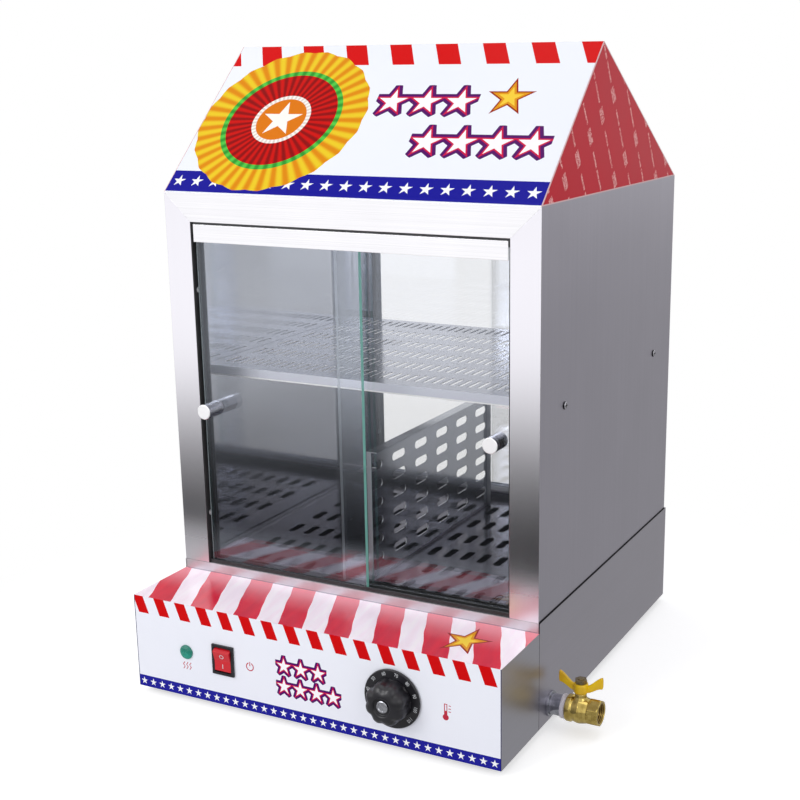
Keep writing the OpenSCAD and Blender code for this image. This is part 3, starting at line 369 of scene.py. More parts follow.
def outlined_stars(g, base, x, v, first, pitch, size, count, rim):
    """A number of white stars with a red line and a purple rim, laid over a base colour."""
    u = repeat(x, first, pitch)
    allowed = abs(x - (first + pitch * (count - 1) / 2)) < pitch * count / 2
    depth = star_depth(u, v, size)
    near = ((u * u + v * v) ** 0.5 < size + rim * 1.1) & allowed
    shown = g.mix((depth > -rim) & near, base, colour(84, 16, 100))
    shown = g.mix((depth > -rim * 0.32) & near, shown, colour(206, 22, 72))
    return g.mix((depth > 0) & near, shown, colour(252, 248, 252))


def gold_star(g, base, u, v, size):
    """One gold star with a paler middle and a thin dark red rim, laid over a base colour."""
    depth = star_depth(u, v, size)
    gold = g.mix(depth > 2.2, colour(226, 150, 20), colour(246, 206, 60))
    return g.mix(depth > 0, g.mix(depth > -1.6, base, colour(150, 20, 12)), gold)


print("a wedge's edge leans by", round(float(EDGE), 3))

# %% [markdown]
# On the left of the hood is a big pleated rosette, as on bunting. Its pleats are a wave round the
# centre, its outline is scalloped by the same wave, and its rings are plain radii.


# %% A pleated rosette
def rosette(g, base, u, v, size, pleats=40):
    """Rings of pleats round a centre: colour follows the radius, light follows a wave in the angle."""
    reach = (u * u + v * v) ** 0.5 / size
    turn = u.angle(v) * (pleats / (2 * np.pi))
    wave = abs(turn % 1 - 0.5) * 2
    edge = 1 - abs((turn * 0.5) % 1 - 0.5) * 0.05
    rings = [
        (1.0, colour(236, 202, 40), colour(224, 138, 14)),
        (0.70, colour(84, 200, 72), colour(48, 150, 50)),
        (0.64, colour(206, 14, 8), colour(140, 6, 8)),
        (0.34, colour(250, 246, 240), colour(226, 214, 206)),
        (0.29, colour(222, 120, 16), colour(222, 120, 16)),
    ]
    shown = base
    for radius, light, dark in rings:
        inside = reach < (edge if radius == 1.0 else radius)
        shown = g.mix(inside, shown, g.mix(wave.smooth(0.15, 0.85), light, dark))
    centre = star_depth(u, v, size * 0.25) > 0
    return g.mix(centre, shown, colour(250, 246, 240))


print("rosette drawn with 40 pleats")

# %% [markdown]
# The hood's film has one print over both slopes: slanting stripes fall from the ridge, and the blue
# band runs along the eave. Both are counted down or up the slope, so the height is stretched by how
# far the slope runs for each millimetre that it falls. The rosette and the stars are on the front.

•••

Quote exactly the lines running from the start of the listing above through the line where "# centre, its" is found, and output no other lines.

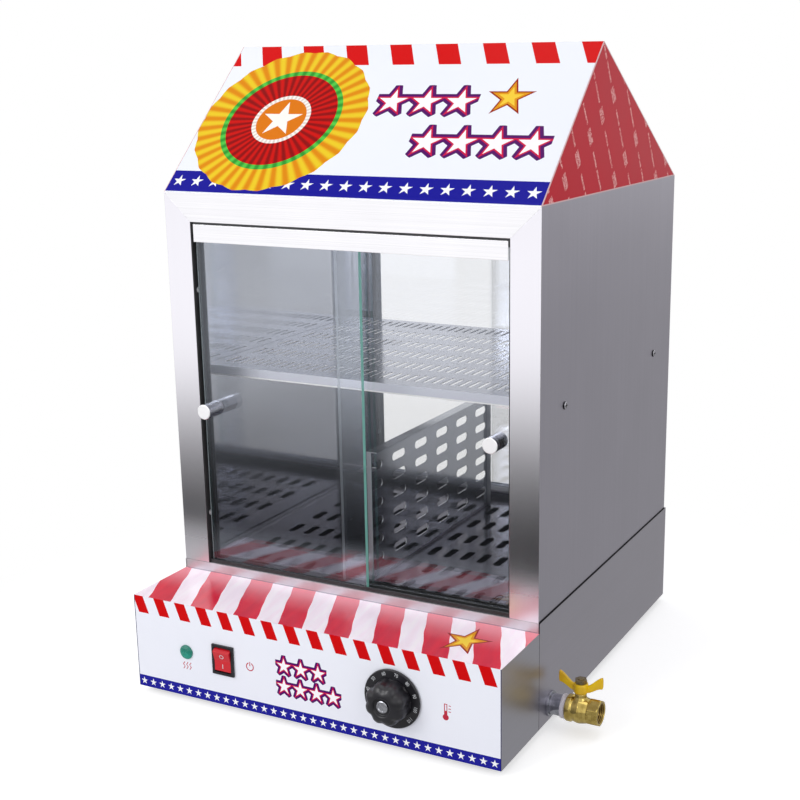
Keep writing the OpenSCAD and Blender code for this image. This is part 3, starting at line 369 of scene.py. More parts follow.
def outlined_stars(g, base, x, v, first, pitch, size, count, rim):
    """A number of white stars with a red line and a purple rim, laid over a base colour."""
    u = repeat(x, first, pitch)
    allowed = abs(x - (first + pitch * (count - 1) / 2)) < pitch * count / 2
    depth = star_depth(u, v, size)
    near = ((u * u + v * v) ** 0.5 < size + rim * 1.1) & allowed
    shown = g.mix((depth > -rim) & near, base, colour(84, 16, 100))
    shown = g.mix((depth > -rim * 0.32) & near, shown, colour(206, 22, 72))
    return g.mix((depth > 0) & near, shown, colour(252, 248, 252))


def gold_star(g, base, u, v, size):
    """One gold star with a paler middle and a thin dark red rim, laid over a base colour."""
    depth = star_depth(u, v, size)
    gold = g.mix(depth > 2.2, colour(226, 150, 20), colour(246, 206, 60))
    return g.mix(depth > 0, g.mix(depth > -1.6, base, colour(150, 20, 12)), gold)


print("a wedge's edge leans by", round(float(EDGE), 3))

# %% [markdown]
# On the left of the hood is a big pleated rosette, as on bunting. Its pleats are a wave round the
# centre, its outline is scalloped by the same wave, and its rings are plain radii.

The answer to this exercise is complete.